I can remember pretending
That your red silk tie is a real heart
That your raw wool suit is real skin
That you could float beside me with a swan’s touch
Of casual satisfaction.
But all deity leaves that bird after the swooping
Waking tomorrow I remember watching
Somebody’s feathers and his wrinkled heart
Draped loosely in my bed.
In spring of 1958, Spicer revised the poem again, giving it a new title, while writing Chapter 6 of his incomplete detective novel. Here is “Leda”:
Leda
I can remember pretending
That your red silk tie was a real heart
That your raw wool suit was real flesh
That you could float beside me with a swan’s touch
Of casual satisfaction.
Waking tomorrow I remember only
Somebody’s feathers and his wrinkled heart.
An Answer to Jaime de Angulo (p. 13). JSP 2004 ms. used as copytext. First appeared in an alternate version in Acts 6 (1987): 8.

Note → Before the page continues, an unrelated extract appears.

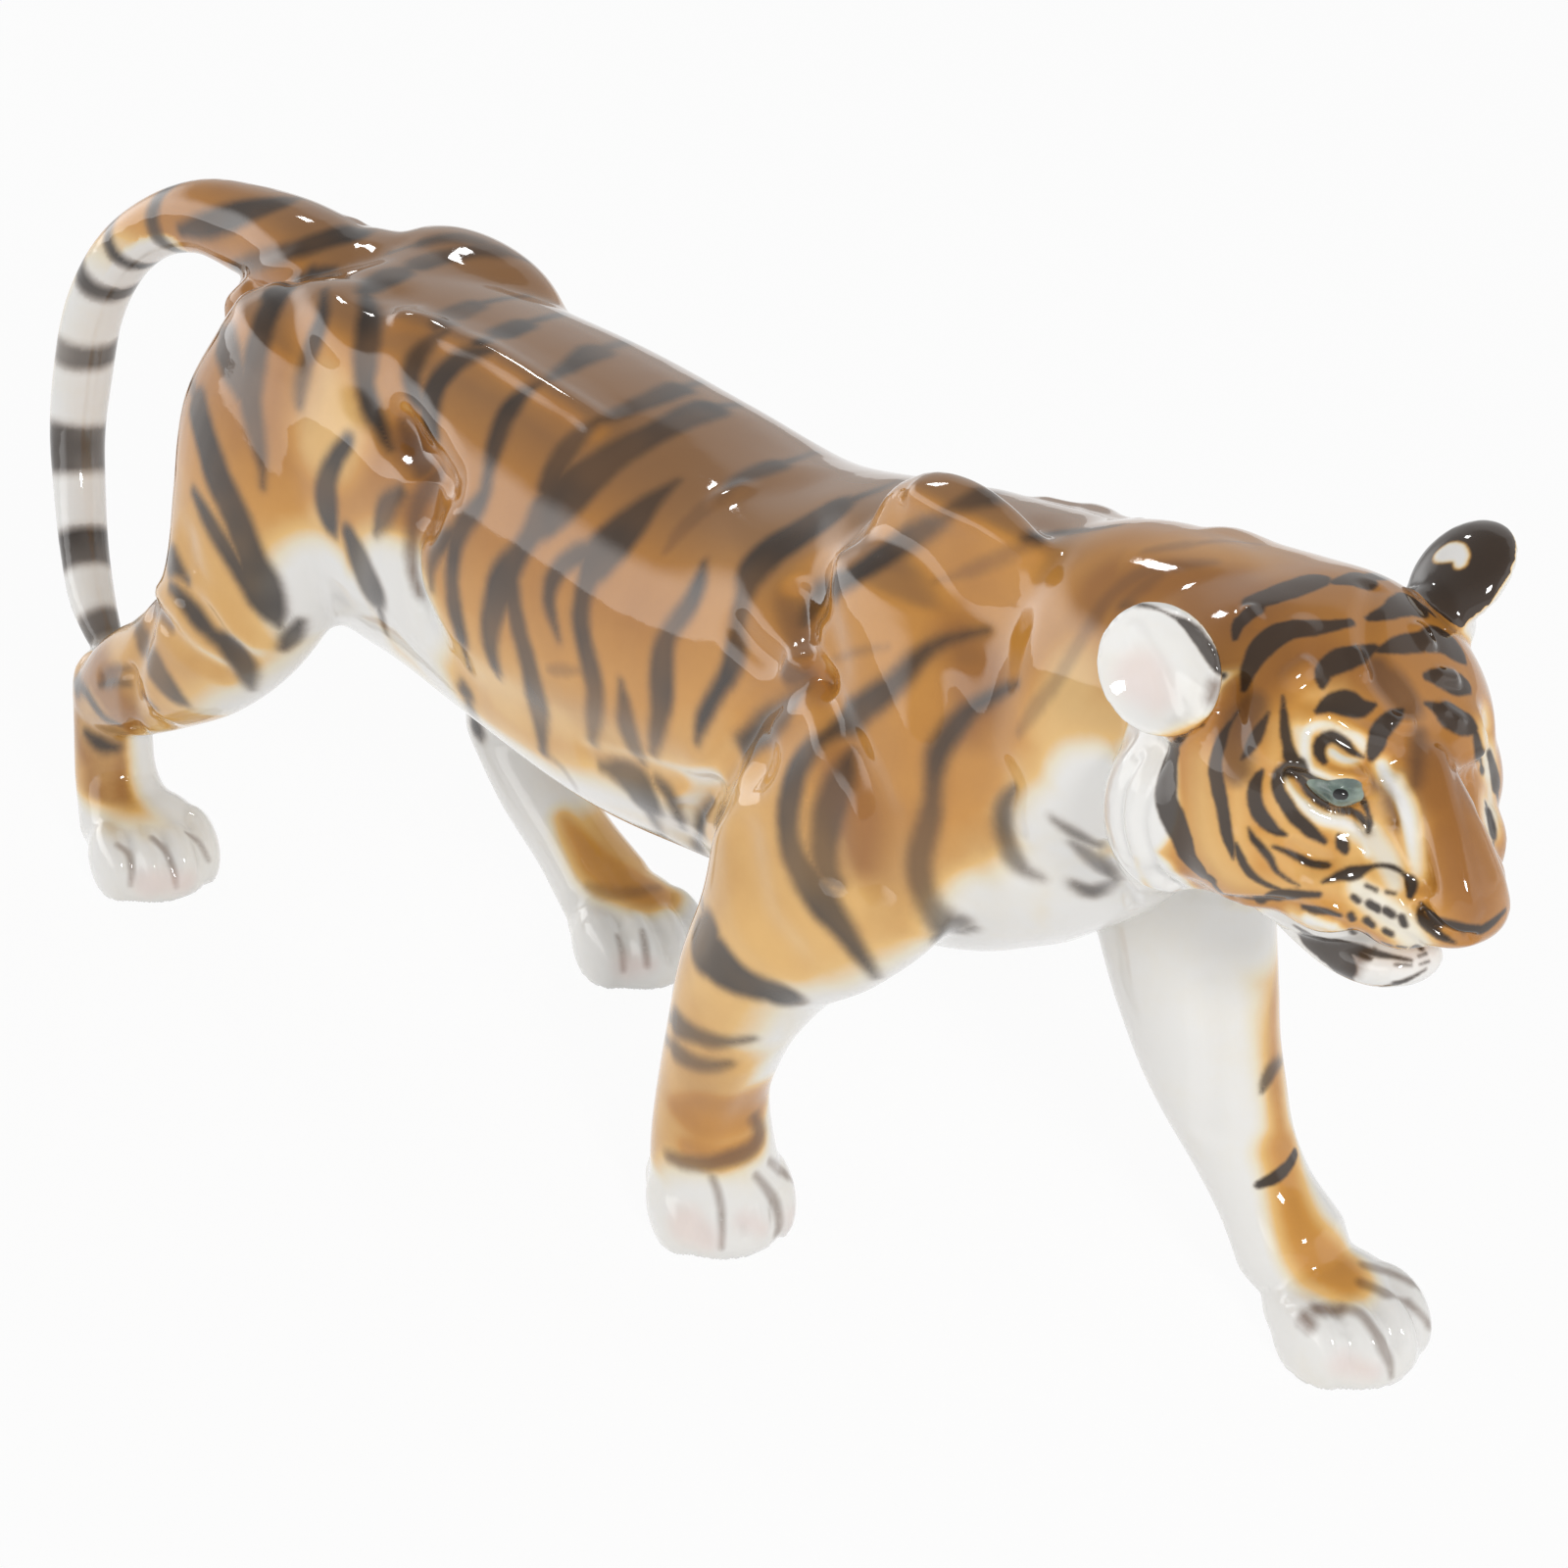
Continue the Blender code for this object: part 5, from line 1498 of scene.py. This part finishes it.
def with_tail(coat, ink, points, normals, tree):
    """The coat and the ink with the tail's dark rings, square to it, and its pale inner side."""
    row_x = points[:, 0] + CENTRE_X
    place, rings, reach = limb_places(points, PAINTED_TAIL)
    gaps = np.linalg.norm(np.diff(rings[:, :3], axis=0), axis=1)
    along = np.concatenate(([0], np.cumsum(gaps)))
    ways = np.gradient(rings[:, :3], axis=0)
    ways /= np.linalg.norm(ways, axis=1)[:, None]
    offset = points - rings[place, :3]
    run = along[place] + (offset * ways[place]).sum(axis=1)
    on_tail = (row_x < TAIL_ROOT) & (points[:, 2] > TAIL_TIP)
    on_tail &= reach < rings[place, 3] * TAIL_RADII
    for x, y, width, slant in TAIL_RINGS:
        hit = cast(tree, x, y)
        if hit is None:
            continue
        near = int(np.linalg.norm(rings[:, :3] - hit[0], axis=1).argmin())
        start = along[near] + (hit[0] - rings[near, :3]) @ ways[near]
        ring = width / 2 - np.abs(run + offset[:, 1] * slant - start)
        ink = np.where(on_tail, np.maximum(ink, ring), ink)
    towards = (np.array(TAIL_HEART) - (CENTRE_X, 0, 0) - points) * (1, 0, 1)
    towards /= np.linalg.norm(towards, axis=1)[:, None]
    inward = (normals * towards).sum(axis=1)
    lower = smoothstep(*TAIL_LOWER, points[:, 2])
    outer = TAIL_PALE_LEAST + TAIL_PALE_MORE * lower * smoothstep(*TAIL_OUTER, inward) * lower
    pale = np.maximum(smoothstep(*TAIL_INNER, inward), outer) * smoothstep(*TAIL_PALE_FROM, row_x)
    left = 1 - pale * np.maximum(lower, smoothstep(*TAIL_PALE_EDGE, pale))
    return np.where(on_tail, np.minimum(coat, left), coat), ink


def painted(skin):
    """The fields of colour on the skin, by name, as one number for each point."""
    points, normals, edges = arrays(skin)
    tree = skin_tree(points, skin)
    away = EYE - points
    away /= np.linalg.norm(away, axis=1)[:, None]
    hidden = smoothstep(*HIDDEN, (normals * away).sum(axis=1))
    middle = Matrix.Identity(4)

    def layer(strokes, matrix, legs=False, fade=FADE):
        """A layer of strokes: as traced where the camera looks, mirrored on the far side."""
        near = np.full(len(points), -fade)
        far = np.full(len(points), -fade)
        for stroke in strokes:
            runs = laid(tree, stroke)
            brushed(near, points, normals, runs, fade)
            brushed(far, points, normals, mirrored(tree, runs, matrix), fade)
            if legs:
                for source, target in LEG_PAIRS:
                    brushed(far, points, normals, carried(tree, runs, source, target), fade)
        far = np.where(hidden > 0, far * hidden - fade * (1 - hidden), -fade)
        return np.maximum(near, far)

    def both(on_body, on_head, **options):
        """A layer mirrored about the body's middle with another about the head's."""
        return np.maximum(layer(on_body, middle, **options), layer(on_head, HEAD_AXES, **options))

    head = smoothstep(*HEAD_START, head_places(points)[:, 0])
    body = 1 - head
    row_x = points[:, 0] + CENTRE_X
    height = points[:, 2]
    white = layer(BODY_WHITE, middle, fade=SOFT_FADE)
    cream = both(BODY_CREAM, FACE_CREAM, fade=SOFT_FADE)
    orange = layer(BODY_ORANGE, middle, fade=SOFT_FADE)
    bare = np.maximum(bare_share(points, normals, head), smoothstep(*WHITE_EDGE, white))
    coat = 1 - bare
    coat *= 1 - eased(*LOW_THIN, height) * body
    coat *= 1 - eased(*FORE_THIN, row_x) * body
    coat = np.minimum(coat, 1 - eased(*CREAM_THIN, cream))
    coat = np.maximum(coat, eased(*ORANGE_FULL, orange))
    coat = np.minimum(coat, 1 - eased(*PALE_THIN, layer(FACE_PALE, HEAD_AXES)))
    coat = np.minimum(coat, 1 - smoothstep(*FACE_WHITE_EDGE, layer(FACE_WHITE, HEAD_AXES)))

    ink = np.maximum(layer(BODY_INK, middle, legs=True), layer(FACE_INK, HEAD_AXES))
    coat, ink = with_ears(coat, ink, points, normals)
    spot = layer(EAR_WHITE, HEAD_AXES)
    ink = np.minimum(ink, np.where(spot > SPOT_OUTER, -spot, FADE))
    coat = np.minimum(coat, 1 - smoothstep(*SPOT_EDGE, spot))
    coat = softened(coat, edges, COAT_SOFTENING)
    coat, ink = with_tail(coat, ink, points, normals, tree)

    # Darker on the upward-facing back: partly the coat's own darker brown, partly painted shade.
    dark_back_and_shade = smoothstep(*DARK_BACK_AND_SHADE_FACING, normals[:, 2]) * smoothstep(*DARK_BACK_AND_SHADE_HEIGHT, height)
    dark_back_and_shade *= smoothstep(*DARK_BACK_AND_SHADE_START, row_x) * smoothstep(*DARK_BACK_AND_SHADE_END, row_x) * body
    return {
        "coat": coat,
        "ink": ink,
        "fine": np.maximum(head, smoothstep(*PAW_FINE, height)),
        "faint": layer(BODY_FAINT, middle),
        "toes": layer(TOE_LINES, middle),
        # Painted shade along creases and folds.
        "painted_shade": both(BODY_PAINTED_SHADE, FACE_PAINTED_SHADE),
        "dark_back_and_shade": dark_back_and_shade,
        "iris": layer(IRIS, HEAD_AXES),
        "pupil": layer(PUPIL, HEAD_AXES),
        "deep": smoothstep(*DEEP_EDGE, both(DEEP, HEAD_DEEP)),
        "pink": smoothstep(*PINK_EDGE, layer(PINK, middle)),
    }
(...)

Jaime de Angulo (1887–1950) was a maverick linguist and cultural anthropologist, once at the University of California, Berkeley. This poem, written in April 1947, appeared in a revised version in ONS as “An Answer to a Jew.” The 1956 version, which begins “When asked if I am of the Jew or Goyim, / When asked if I am an enemy of your people,” employs the same rhetoric and locution as one of the speakers, thought to be Spicer, on the floor of the 1953 Constitutional Convention of The Mattachine Society, the early gay rights organization he supported: “When asked whether I am homosexual, I answered by asking ‘When?’” One of the central questions the Mattachine Society discussed was whether homosexuality was an essential quality or a behavioral characteris
tic. Minutes of Original Convention of Mattachine Society (May 23–24, 1953): 13. Hal Call Papers, One Institute, Los Angeles, California.
A Lecture in Practical Aesthetics (p. 14). ONS used as copytext. First published in Robert Duncan and Jack Spicer, An Ode and Arcadia (Berkeley: Ark Press, 1974).
In Spicer’s notes to himself on his own poems, he writes that his discovery of Wallace Stevens led to a “long poem of the witty parallel type,” adding that “A Lecture in Practical Aesthetics” was “the last poem I wrote for almost a year.”
Dialogue Between Intellect and Passion (p. 15). ONS used as copytext. First appeared as “Sonnet” in Berkeley Miscellany 1 (1948): 14.
A Night in Four Parts (Second Version) (p. 16). ONS used as copytext. First appeared in an earlier version in Berkeley Miscellany 1 (1948): 11–12.
Orpheus in Hell (p. 18). ONS used as copytext. First published in Caterpillar 12 (July 1970): 65.
Orpheus After Eurydice (p. 19). ONS used as copytext. An earlier draft exists, entitled “Spicer’s Gallery of Gorgeous Gods” (JSP 2004). First published in Caterpillar 12 (July 1970): 64.
Orpheus’ Song to Apollo (p. 20). ONS used as copytext. First published in Caterpillar 12 (July 1970): 66.
Troy Poem (p. 21). ONS used as copytext. First appeared in Berkeley Miscellany 1 (1948): 13.
“We find the body difficult to speak . . .” (p. 22). ONS used as copytext. First published in Caterpillar 12 (July 1970): 67.
“They are selling the midnight papers . . .”* (p. 22). Previously unpublished; JSP 2004 ms. used as copytext.